Plenty of fancy words have been written about real estate investment strategies. But I want to cut to the chase in this article. No matter how fancy the language is, investment strategies boil down to two objectives:
Buying real estate to accumulate cash.
Buying real estate to build equity and wealth.
Which strategy to choose depends entirely on you—your needs, your personality, and so forth. Frankly, either choice is fine as long as you choose one early in your career, commit to it over the long term and do everything you legally can to make it successful.
In this article, I’ll look at the cash accumulation strategies and the pros and cons of each. I’ll treat the build equity and wealth strategy in another article.
The Cash Accumulation Strategy – Let’s assume you’re relatively new to the real estate market and need methods for pursuing a cash accumulation strategy. Below are several methods you can try:
Bird Dogging – In simple terms, you find good properties for investors and charge them a finder’s fee for doing so. This is strictly a cash strategy.
Advantages: It doesn’t require any cash on your part or previous knowledge. It’s also the fastest way to earn cash. In addition, it’s a great way to “learn the ropes” of the local real estate market.
Disadvantages: The money you earn per transaction is the least in the market. It also takes considerable time and effort to locate suitable properties.
Flipping – Flipping is the art of buying a property, waiting for the right moment, and then selling it for a quick profit. In basic terms, you’re get control of the property with a binding purchase contract. Essentially, it’s a speculative strategy; that is, you’re gambling that the market value will rise to the point where you can make a fast profit before you close on the deal. This strategy is most effective in areas where the demand for housing is so high that there’s a limited supply, causing prices to rapidly rise.
Advantages: With this method, you’ll get negotiation leverage and good profit potential. You can put little money down and get great gains. Also, it can be a good life if you enjoy an entrepreneurial life style and a lot of freedom.
Disadvantages: Volume can be low, depending on market conditions so your income can fluctuate. Although flipping is entirely legal, it received bad press due to con artists making a quick buck by duping customers. So, you may need a very thick skin in terms of other people’s opinions of you. A second disadvantage occurs when too many speculators get into the market. When that happens, prices drop quickly, and you end up stuck with the property and no immediate profit. A third possible downside is that interest rates can rise, thus dampening the demand for housing. A final disadvantage is hidden property problems. If you don’t pursue careful due diligence, you can end up with expensive repair costs that eat up your profits or even cause a loss.

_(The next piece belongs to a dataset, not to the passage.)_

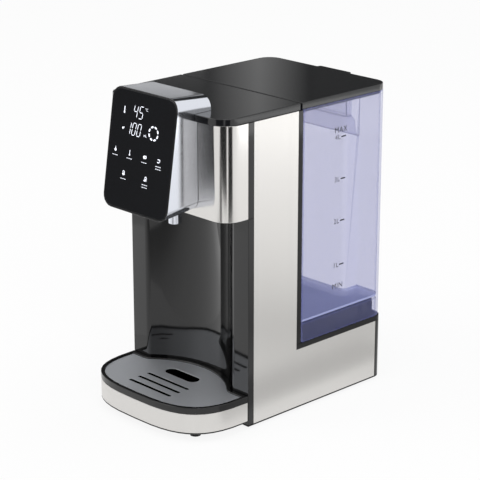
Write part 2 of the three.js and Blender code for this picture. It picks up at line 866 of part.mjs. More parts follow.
function tankLid() {
  const front = seamBack + seamHalf;
  const under = coverUnder + gap;
  const lidOutline = (inset) => shapeOf(outline([
    [-half + inset, front + inset, 0], [half - inset, front + inset, 0],
    [half - inset, lidBack - inset, lidRadius - inset],
    [-half + inset, lidBack - inset, lidRadius - inset],
  ]));
  const shell = slab(lidOutline(0), under, coverTop);
  const hollow = slab(lidOutline(moulding), under - overrun, coverTop - coverSkin);
  const lip = slab(shapeOf(outline([
    [lipShift - lipHalf, lidBack - moulding / 2, 0],
    [lipShift + lipHalf, lidBack - moulding / 2, 0],
    [lipShift + lipHalf, lidBack + lipReach, lipRadius],
    [lipShift - lipHalf, lidBack + lipReach, lipRadius],
  ])), coverTop - lipHeight, coverTop);
  const skirtTop = coverTop - coverSkin + weld;
  const skirt = cut(
    slab(shapeOf(tankOutline(tankWall + lidFit)), under - lidSkirtDrop, skirtTop),
    slab(shapeOf(tankOutline(tankWall + lidFit + lidSkirt)), under - lidSkirtDrop - overrun,
      skirtTop + overrun));
  return join(cut(shell, hollow), lip, skirt);
}

place('tank_lid', tankLid(), 'matteBlack');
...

Buy and Sell As-Is – This method is simple: buy a property, leave it as-is, and then put it back on the market but at a higher price.
Advantage: When done right, you’ll find that the profit margin is even higher than with the flipping method.
Disadvantages: This method takes time and, due to that fact, volume may be low.
Buy, Improve, Sell – With this method, you purchase a property, make cost-effective improvements, and then sell it at a higher price.
Advantage: Margins are even better with this “rehabbing” method than with the previous methods.
Disadvantages: With this method, you have a much bigger investment of time and money than the previous methods.